SolrServer provides various services, such as index creation and full-text retrieval. It is a data computing and processing unit in the Solr cluster.

ZooKeeper cluster

ZooKeeper provides distributed coordination services for various processes in the Solr cluster. Each SolrServer registers its information (collection configuration information and SolrServer health information) with ZooKeeper. Based on the information, Client detects the health status of each SolrServer, thereby determining distribution of indexing and search requests.

Basic Concept

  • Collection: a complete logical index in a SolrCloud cluster. A Collection can be divided into multiple Shards that use the same Config Set.
  • Config Set: a group of configuration files required by Solr Core to provide services. A Config Set includes solrconfig.xml and managed-schema.
  • Core: refers to Solr Core. A Solr instance includes one or multiple Solr Cores. Each Solr Core independently provides indexing and query functions. Each Solr Core corresponds to an index or a Collection Shard Replica.
  • Shard: a logical section of a Collection. Each Shard has multiple Replicas, among which a leader is elected.
  • Replica: a copy of a Shard. Each Replica is in a Solr Core.
  • Leader: a Shard Replica elected from multiple Replicas. When documents are indexed, SolrCloud transfers them to the leader, and the leader distributes them to Replicas of the Shard.
  • ZooKeeper: is mandatory in SolrCloud. It provides distributed lock and Leader election functions.

Principle

  • Descending-order Indexing

    The traditional search (which uses the ascending-order indexing, as shown in Figure 2) starts from keypoints and then uses the keypoints to find the specific information that meets the search criteria. In the traditional mode, values are found according to keys. During search based on the ascending-order indexing, keywords are found by document number.

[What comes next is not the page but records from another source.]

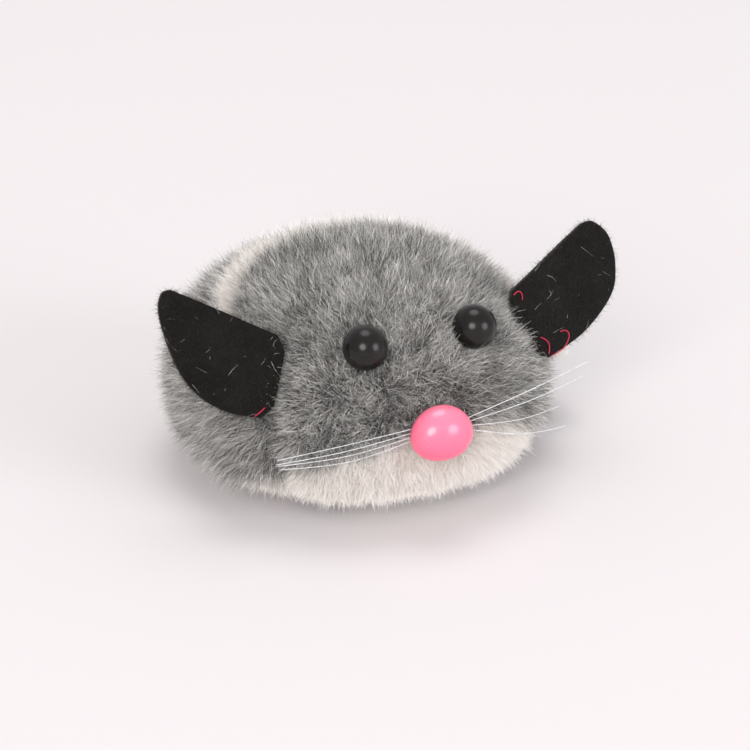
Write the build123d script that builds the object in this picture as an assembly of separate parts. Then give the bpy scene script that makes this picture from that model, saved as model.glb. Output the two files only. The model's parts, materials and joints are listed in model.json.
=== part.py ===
"""Clockwork mouse: a plush mouse on two wheels and a roller, with a spring motor inside.

Millimetres. The mouse stands on z = 0, looks along -Y, and its left side is +X.
Every arbor of the motor lies along X, so arbor places are (y, z) pairs.
"""

import math
import os

from build123d import *

# ---------------------------------------------------------------- plush cover
FLOOR_GAP = 0.6             # pile of the belly above the floor
PILE = 5.5                  # thickness of backing and pile together
BELLY_FLOOR = 2.5           # top of the flattened belly cloth under the motor
PLAN_POINTS = 20            # points on each level curve of a lobe
CAP = 0.3                   # width of a lobe's flat top, as a share of its full width
BODY = dict(centre=(3.2, 17.2), radii=(34.0, 32.4, 23.9, 32.3), plan=2.3, side=2.0)
HEAD = dict(centre=(-8.3, 16.2), radii=(30.1, 23.6, 23.8, 24.2), plan=2.25, side=1.93)

# Seams as lines of (y, z) corners, seen from the side
BELLY_SEAM = [(60.0, 4.8), (-10.0, 4.8), (-25.0, 11.8), (-34.0, 20.5)]
HEAD_SEAM = [(-16.5, 0.0), (-20.3, 12.0), (-20.0, 20.0), (-13.8, 33.5), (-6.0, 44.0)]
STRIPE_SLOPE, STRIPE_TOP, STRIPE_LOW = 0.3, 35.6, 28.5   # z of the two edges at y = 0

# ---------------------------------------------------------------- face
EYE_R, EYE_PLACE = 4.0, (10.4, -23.9, 33.4)
NOSE_PLACE, NOSE_RADII = (0.0, -31.8, 18.6), (5.6, 4.0, 4.8)
STEM_R, STEM_L, STEM_SUNK = 1.1, 6.0, 0.5
WASHER_R, WASHER_T = 3.2, 0.8
WASHER_UP = 1.2             # middle of a washer from the free end of its stem
EYE_BACK, NOSE_BACK = 0.6, 0.45   # flat backs behind the middle, as shares of a radius
WHISKER_R, WHISKER_ROOT, WHISKER_STEP = 0.15, (6.2, -31.2, 20.0), 0.75
WHISKER_TIPS = dict(
    left=[(29.5, -28.5, 24.6), (29.0, -28.0, 21.8), (25.0, -27.0, 16.4), (26.5, -27.0, 12.3)],
    right=[(-27.6, -26.0, 16.9), (-27.9, -26.3, 16.0), (-27.4, -25.8, 15.1), (-27.1, -26.0, 14.2)],
)
EAR_T, EAR_TUCK = 1.4, 3.0  # felt thickness, and how far the ear goes into the seam
EAR_TOP, EAR_LOW, EAR_TIP = (22.2, -13.8, 33.5), (27.3, -18.3, 21.4), (40.8, -8.8, 42.3)
# Free edge of the ear, as (outwards, down) from the top of its root
EAR_EDGE = [(20.3, -3.0), (21.4, 0.8), (20.0, 6.0), (16.2, 10.6), (8.5, 13.9), (0.0, 13.9)]

# ---------------------------------------------------------------- motor case
CASE_X = 11.6
CASE_Y, CASE_Z = (-22.5, 16.5), (2.8, 24.4)
WALL = 1.0
CASE_ROUND = 1.5
CASE_GAP = 0.35             # between the case and the wadding
BOSS_R, SCREW_R, SCREW_HEAD_R, SCREW_HEAD_T = 1.7, 0.8, 1.5, 0.9
BOSSES = [(-20.0, 5.2), (-20.0, 21.8), (14.1, 21.9), (14.1, 5.3)]
SCREW_END = 8.0             # x at which the screws end in the left half
RUNNING = 0.04              # radial clearance of a shaft in its bearing
ARBOR_X = (-CASE_X + 0.2, CASE_X - 0.2)
FAR = 60.0                  # beyond everything

# ---------------------------------------------------------------- gear train
MODULE, BACKLASH = 0.4, 0.13
GREAT_TEETH, WHEEL_TEETH, PINION_TEETH = 40, 30, 10
SHORT, LONG = (WHEEL_TEETH + PINION_TEETH) * MODULE / 2, (GREAT_TEETH + PINION_TEETH) * MODULE / 2
WHEEL_R = 6.5
BARREL_AT = (6.5, 13.4)


def along(start, distance, degrees):
    """The (y, z) place at a distance and direction from another."""
    turn = math.radians(degrees)
    return (start[0] + distance * math.cos(turn), start[1] + distance * math.sin(turn))


SECOND_AT = along(BARREL_AT, LONG, 189.3)
DRIVE_AT = (SECOND_AT[0] - math.sqrt(SHORT**2 - (SECOND_AT[1] - WHEEL_R) ** 2), WHEEL_R)
THIRD_AT = along(SECOND_AT, SHORT, 143.0)
FLY_AT = along(THIRD_AT, SHORT, 221.0)

GREAT_X, SECOND_X, THIRD_X = (1.0, 2.4), (-2.6, -1.2), (-6.4, -5.2)
PINION_A, PINION_B, PINION_C = (0.6, 2.8), (-3.0, -0.8), (-6.8, -4.8)
DRUM_X, LID_X, RATCHET_X = (2.4, 8.3), (8.3, 9.1), (9.4, 10.3)
DRUM_R, DRUM_WALL = 6.9, 0.6
ARBOR_R, HUB_R, ARBOR_END = 1.2, 1.7, 35.5
THIN_R, AXLE_R = 0.7, 0.8
SPOKES = (1.6, 4.6, 5)      # hub and rim radii of the lightening holes, and their number
SPRING_T, SPRING_X, SPRING_TURNS = 0.22, (2.7, 8.0), 6
RATCHET_TEETH, RATCHET_R, RATCHET_DEPTH = 12, 4.2, 0.9
CLICK_PIVOT = along(BARREL_AT, 8.6, 128.0)
CLICK_PIN_R = 0.6
CLICK_GAP = 0.12            # the click is drawn lifted just clear of the ratchet's tips
FLY_R, FLY_X, FLY_T = 5.2, (-9.9, -7.4), 0.5

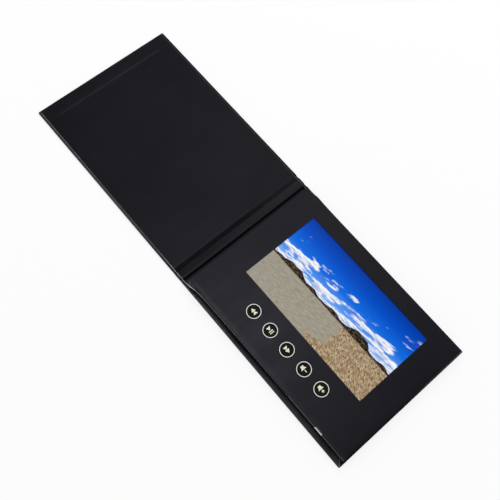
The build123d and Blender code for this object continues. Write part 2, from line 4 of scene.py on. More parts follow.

    Figure 2 Ascending-order indexing

    The Solr (Lucene) search uses the descending-order indexing mode (as shown in Figure 3). In this mode, keys are found according to values. Values in the full-text search indicate the keywords that need to be searched. Places where the keywords are stored are called dictionaries. Keys indicate document number lists, with which users can find the documents that contain the search keywords (values), as shown in the following figure. During search based on the descending-order indexing, document numbers are found by keyword and then documents are found by document number.

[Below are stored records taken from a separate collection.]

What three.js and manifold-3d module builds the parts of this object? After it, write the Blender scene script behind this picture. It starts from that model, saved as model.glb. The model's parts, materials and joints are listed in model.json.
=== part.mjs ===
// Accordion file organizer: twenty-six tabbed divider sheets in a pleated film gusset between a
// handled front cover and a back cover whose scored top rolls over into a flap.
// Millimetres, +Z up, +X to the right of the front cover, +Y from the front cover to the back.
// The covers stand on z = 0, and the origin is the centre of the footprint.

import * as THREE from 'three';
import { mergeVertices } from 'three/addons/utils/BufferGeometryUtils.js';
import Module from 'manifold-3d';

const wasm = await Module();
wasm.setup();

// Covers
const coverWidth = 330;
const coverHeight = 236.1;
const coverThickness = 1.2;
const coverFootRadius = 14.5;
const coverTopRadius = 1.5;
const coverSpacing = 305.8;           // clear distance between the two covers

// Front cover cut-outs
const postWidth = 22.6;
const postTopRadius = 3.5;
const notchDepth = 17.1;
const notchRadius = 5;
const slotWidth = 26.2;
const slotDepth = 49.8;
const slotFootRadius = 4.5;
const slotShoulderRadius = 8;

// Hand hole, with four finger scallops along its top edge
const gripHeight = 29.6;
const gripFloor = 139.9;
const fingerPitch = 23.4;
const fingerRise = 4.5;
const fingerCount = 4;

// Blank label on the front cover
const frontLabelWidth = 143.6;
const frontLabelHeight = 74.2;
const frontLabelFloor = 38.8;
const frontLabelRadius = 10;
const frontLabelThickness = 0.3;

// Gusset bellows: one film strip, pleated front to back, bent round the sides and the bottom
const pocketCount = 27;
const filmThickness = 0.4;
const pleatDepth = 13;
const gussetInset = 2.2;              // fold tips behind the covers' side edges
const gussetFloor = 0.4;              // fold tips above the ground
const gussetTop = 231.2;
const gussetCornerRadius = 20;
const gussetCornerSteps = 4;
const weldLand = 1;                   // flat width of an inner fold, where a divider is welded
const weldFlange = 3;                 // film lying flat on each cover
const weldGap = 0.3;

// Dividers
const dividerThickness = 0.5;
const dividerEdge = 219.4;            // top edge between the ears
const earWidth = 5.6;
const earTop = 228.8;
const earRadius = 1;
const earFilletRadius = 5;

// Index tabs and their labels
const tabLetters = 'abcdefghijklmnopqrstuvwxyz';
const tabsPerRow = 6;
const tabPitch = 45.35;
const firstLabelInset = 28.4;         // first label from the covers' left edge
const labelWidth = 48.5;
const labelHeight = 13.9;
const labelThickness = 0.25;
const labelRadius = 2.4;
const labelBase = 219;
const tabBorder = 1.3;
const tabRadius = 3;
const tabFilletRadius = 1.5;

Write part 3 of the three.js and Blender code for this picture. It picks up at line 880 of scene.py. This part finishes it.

    Figure 3 Descending-order indexing
  • Distributed Indexing Operation Procedure

    Figure 4 describes the Solr distributed indexing operation procedure.

    Figure 4 Distributed indexing operation procedure

    The procedure is as follows:

    1. When initiating a document indexing request, the Client obtains the SolrServer cluster information of SolrCloud from the ZooKeeper cluster, and then obtains any SolrServer that contains the Collection information according to the Collection information in the request.
    2. The Client sends the document indexing request to a Replica of the related Shard in the Collection of the SolrServer.
    3. If the Replica is not the Leader Replica, the Replica will forward the document indexing request to the Leader Replica in the same Shard.
    4. After indexing documents locally, the Leader Replica routes the document indexing request to other Replicas for processing.
    5. If the target Shard of the document indexing is not the Shard of this request, the Leader Replica of the Shard will forward the document indexing request to the Leader Replica of the target Shard.
    6. After indexing documents locally, the Leader Replica of the target Shard routes the document indexing request to other Replicas of the Shard of the request for processing.
  • Distributed Search Operation Procedure

    Figure 5 describes the Solr distributed search operation procedure.

    Figure 5 Distributed search operation procedure

    The procedure is as follows:

    1. When initiating a search request, the Client obtains the SolrServer cluster information using ZooKeeper and then randomly selects a SolrServer that contains the Collection.
    2. The Client sends the search request to any Replica (which does not need to be the Leader Replica) of the related Shard in the Collection of the SolrServer for processing.
    3. The Replica starts a distributed query, converts the query into multiple subqueries based on the number of Shards of the Collection (there are two Shards in Figure 5, Shard 1 and Shard 2), and distributes each subquery to any Replica (which does not need to be the Leader Replica) of the related Shard for processing.
    4. After each subquery is completed, the query results are returned.
    5. After receiving the results of each subquery, the Replicas that receives a query request for the first time combines the query results and then sends the final results to the Client.